Beyeler’s Galerie Beyeler (1952 to 2012) staged over 300 exhibitions, many of which are consistently referred to as museum-quality, not only because of the caliber of the works shown, but also for the attention the gallery paid to the production of its well-researched catalogues. Today’s major exhibitions at Gagosian, Pace, David Zwirner, or Acquavella inherit this tradition, which in turn also continues in the Fondation Beyeler’s current exhibitions of artists, including those featuring Gerhard Richter, Jeff Koons, Constantin Brancusi, Richard Serra, and Alberto Giacometti.

5. The Beyeler is among the most perfect places to view art

Designed by Renzo Piano in Riehen, outside of Basel, and opened in 1997, the Fondation Beyeler has been called a masterpiece of modern architecture, an “immaculate jewel,” “perfect,” an example of “serene beauty.” It’s at once spacious enough to easily satisfy a visit but small enough to be intimate and not overwhelming.

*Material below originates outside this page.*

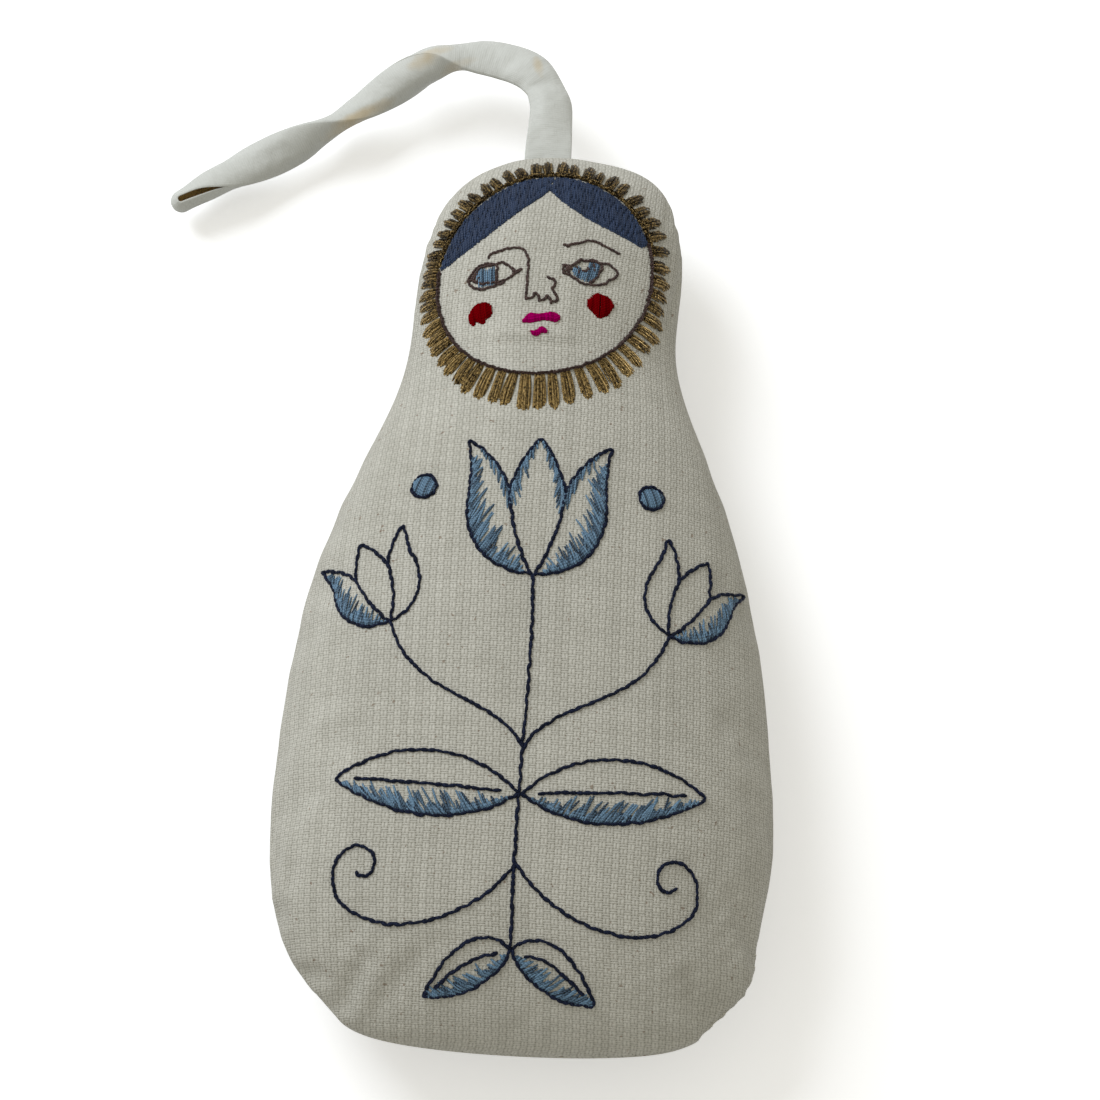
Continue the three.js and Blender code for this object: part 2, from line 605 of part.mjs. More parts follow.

The museum is also situated in a park with two ponds, which further add to its sense of serenity and ability to provide a secluded environment to look at art.

6. The collection (again!)

Explore all of the collection’s highlights on Artsy, but a few to take note of are:

- A great example of Monet’s “Nymphéas (Water Lilies)” series, a major influence on Expressionism.

- A Cézanne still life, one of the major genres he used to examine long-held assumptions about perspective and proportion in painting, setting the stage for Abstract Art.

- Among the Cubist works in the collection is this great example of analytic Cubism, where the figure is almost completely obscured.

- An early Kandinsky abstraction, an example of one of the first completely abstract paintings in Western Art.

- Examples of major Abstract Expressionist artists Barnett Newman and Mark Rothko, as they were both in the process of developing their iconic styles—Newman, the “zip” and Rothko, the color fields.